The Magic of Commuting Blocks

So far, we have seen block matrices as a tool for computation and modeling. But sometimes, they provide a key to pure analytical elegance, allowing us to solve by hand a problem that seems computationally intractable.

Consider the task of finding the determinant of a large, say, $8 \times 8$ matrix. This is generally a terrible affair. But suppose this matrix is a block matrix where the blocks have special properties. In one such beautiful example, we might have a block Toeplitz matrix (where blocks are constant along diagonals) whose blocks are themselves circulant matrices (where each row is a cyclic shift of the one above it).

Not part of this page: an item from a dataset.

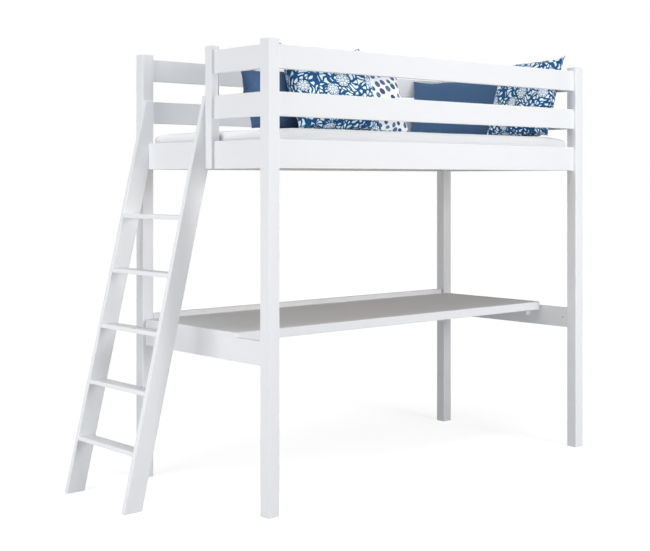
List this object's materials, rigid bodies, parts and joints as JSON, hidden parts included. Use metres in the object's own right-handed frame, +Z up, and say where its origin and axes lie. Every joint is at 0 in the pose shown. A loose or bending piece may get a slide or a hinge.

The key insight is that all these special blocks might commute with each other—meaning $AB = BA$ for any two blocks $A, B$ . When blocks commute, they start to behave very much like ordinary numbers. A profound theorem in linear algebra states that if a family of matrices commutes, they can be simultaneously diagonalized. For our block matrix, this means there is a magical change of basis that diagonalizes every block at the same time.

Under this transformation, the original $8 \times 8$ matrix problem splits, or decouples, into several much smaller, independent problems. The intimidating $8 \times 8$ determinant calculation collapses into a simple product of determinants of smaller $4 \times 4$ scalar matrices, which can be easily solved. It feels like a magic trick. But it is the deep magic of mathematics, where recognizing a symphony of interlocking structures—block, Toeplitz, circulant, and commutative—transforms a brute-force calculation into an elegant act of reason.

From structuring data to building efficient algorithms, from modeling the laws of physics to uncovering analytical shortcuts, block matrices are a testament to the power of finding the right point of view. They teach us that inside many large, complicated systems lies a simpler, more elegant architecture waiting to be discovered. All we have to do is learn how to squint.